■ YOUR INSTRUCTIONS ■
Both the line containing "Model this object" and the line containing "inch = 25.4" are to be reproduced exactly, along with every line between them, and nothing more.

■ SUPPLIED MATERIAL ■
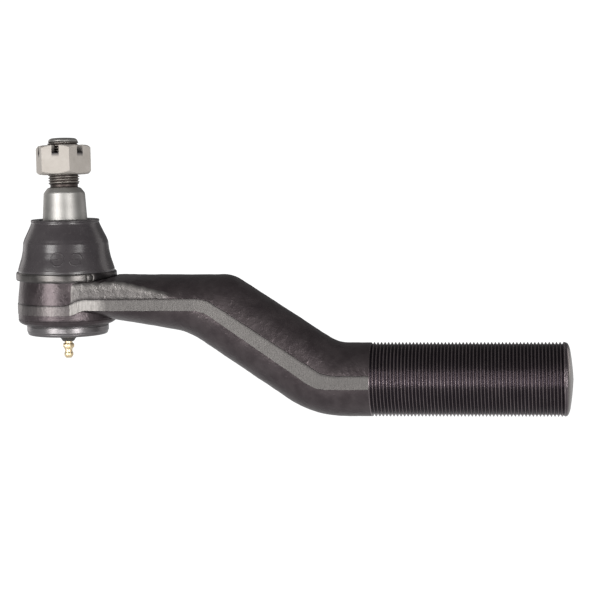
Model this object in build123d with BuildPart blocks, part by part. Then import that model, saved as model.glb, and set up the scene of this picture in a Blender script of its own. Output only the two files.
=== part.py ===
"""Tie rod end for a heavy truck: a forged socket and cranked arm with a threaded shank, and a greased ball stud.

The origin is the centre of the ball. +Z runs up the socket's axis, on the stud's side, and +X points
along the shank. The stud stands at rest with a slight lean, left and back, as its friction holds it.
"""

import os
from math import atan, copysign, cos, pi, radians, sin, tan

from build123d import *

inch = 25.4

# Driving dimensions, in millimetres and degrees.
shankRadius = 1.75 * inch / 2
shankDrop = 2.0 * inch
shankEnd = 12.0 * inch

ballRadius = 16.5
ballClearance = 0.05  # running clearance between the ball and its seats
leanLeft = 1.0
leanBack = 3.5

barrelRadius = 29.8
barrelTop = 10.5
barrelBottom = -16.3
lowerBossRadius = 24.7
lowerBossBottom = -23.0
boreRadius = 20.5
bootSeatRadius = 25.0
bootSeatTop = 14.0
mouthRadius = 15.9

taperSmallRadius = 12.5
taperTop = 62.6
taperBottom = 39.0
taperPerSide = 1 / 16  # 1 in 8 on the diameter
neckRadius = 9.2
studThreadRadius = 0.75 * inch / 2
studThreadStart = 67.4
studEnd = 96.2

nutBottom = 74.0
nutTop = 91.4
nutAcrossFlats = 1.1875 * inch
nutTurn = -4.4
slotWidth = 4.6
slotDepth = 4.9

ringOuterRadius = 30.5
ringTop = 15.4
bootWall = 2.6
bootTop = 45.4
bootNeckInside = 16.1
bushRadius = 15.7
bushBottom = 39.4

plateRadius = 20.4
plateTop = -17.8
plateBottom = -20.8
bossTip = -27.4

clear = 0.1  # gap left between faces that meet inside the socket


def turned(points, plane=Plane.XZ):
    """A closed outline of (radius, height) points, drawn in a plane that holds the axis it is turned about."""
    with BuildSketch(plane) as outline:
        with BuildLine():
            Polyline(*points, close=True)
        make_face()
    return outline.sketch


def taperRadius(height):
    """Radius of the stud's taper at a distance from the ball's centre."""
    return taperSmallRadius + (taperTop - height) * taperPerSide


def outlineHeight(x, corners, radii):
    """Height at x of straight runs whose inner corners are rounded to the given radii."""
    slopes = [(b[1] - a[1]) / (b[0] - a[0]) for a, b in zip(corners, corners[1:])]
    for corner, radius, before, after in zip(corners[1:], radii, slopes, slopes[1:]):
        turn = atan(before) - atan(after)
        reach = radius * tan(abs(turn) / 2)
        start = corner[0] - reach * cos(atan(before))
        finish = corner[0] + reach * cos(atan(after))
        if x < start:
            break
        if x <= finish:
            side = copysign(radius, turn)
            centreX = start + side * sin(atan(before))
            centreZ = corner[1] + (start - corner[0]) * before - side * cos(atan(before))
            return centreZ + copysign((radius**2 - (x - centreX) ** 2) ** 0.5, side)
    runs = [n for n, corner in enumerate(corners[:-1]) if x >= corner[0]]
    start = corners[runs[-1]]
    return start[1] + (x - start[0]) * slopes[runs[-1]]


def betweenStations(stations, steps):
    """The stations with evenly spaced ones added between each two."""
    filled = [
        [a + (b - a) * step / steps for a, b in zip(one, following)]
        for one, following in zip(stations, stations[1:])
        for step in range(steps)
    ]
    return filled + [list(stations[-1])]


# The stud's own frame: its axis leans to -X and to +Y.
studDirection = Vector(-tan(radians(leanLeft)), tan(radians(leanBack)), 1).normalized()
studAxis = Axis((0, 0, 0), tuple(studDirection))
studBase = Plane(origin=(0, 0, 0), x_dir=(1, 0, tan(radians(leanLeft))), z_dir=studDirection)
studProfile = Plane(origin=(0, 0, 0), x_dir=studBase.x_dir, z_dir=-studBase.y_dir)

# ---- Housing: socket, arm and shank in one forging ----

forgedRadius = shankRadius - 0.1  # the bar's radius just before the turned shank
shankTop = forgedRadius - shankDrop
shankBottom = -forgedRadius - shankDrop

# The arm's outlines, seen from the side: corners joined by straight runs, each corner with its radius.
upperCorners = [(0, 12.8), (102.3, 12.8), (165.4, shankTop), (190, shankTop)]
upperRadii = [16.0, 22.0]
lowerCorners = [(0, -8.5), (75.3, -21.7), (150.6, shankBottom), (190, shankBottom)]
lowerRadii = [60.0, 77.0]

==

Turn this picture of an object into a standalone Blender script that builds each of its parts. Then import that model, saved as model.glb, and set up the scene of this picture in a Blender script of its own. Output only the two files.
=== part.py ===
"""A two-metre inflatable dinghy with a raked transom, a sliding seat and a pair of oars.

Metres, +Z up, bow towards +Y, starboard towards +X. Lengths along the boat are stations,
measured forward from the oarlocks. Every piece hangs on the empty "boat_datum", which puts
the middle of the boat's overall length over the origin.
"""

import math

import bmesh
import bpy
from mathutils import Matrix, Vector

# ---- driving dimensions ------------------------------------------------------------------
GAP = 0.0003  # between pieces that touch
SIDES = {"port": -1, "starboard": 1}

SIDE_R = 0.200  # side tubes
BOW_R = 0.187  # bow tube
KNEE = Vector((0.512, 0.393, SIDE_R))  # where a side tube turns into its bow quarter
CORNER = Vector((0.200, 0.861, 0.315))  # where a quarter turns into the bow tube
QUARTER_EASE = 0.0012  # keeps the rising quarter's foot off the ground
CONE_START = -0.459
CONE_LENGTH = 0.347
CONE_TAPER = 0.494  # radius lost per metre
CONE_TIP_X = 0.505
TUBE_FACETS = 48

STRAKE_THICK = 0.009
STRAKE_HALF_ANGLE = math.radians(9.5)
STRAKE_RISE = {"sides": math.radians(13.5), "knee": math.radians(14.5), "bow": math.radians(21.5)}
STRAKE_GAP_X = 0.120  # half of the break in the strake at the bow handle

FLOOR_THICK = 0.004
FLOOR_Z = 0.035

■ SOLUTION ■
Model this object in build123d with BuildPart blocks, part by part. Then import that model, saved as model.glb, and set up the scene of this picture in a Blender script of its own. Output only the two files.
=== part.py ===
"""Tie rod end for a heavy truck: a forged socket and cranked arm with a threaded shank, and a greased ball stud.

The origin is the centre of the ball. +Z runs up the socket's axis, on the stud's side, and +X points
along the shank. The stud stands at rest with a slight lean, left and back, as its friction holds it.
"""

import os
from math import atan, copysign, cos, pi, radians, sin, tan

from build123d import *

inch = 25.4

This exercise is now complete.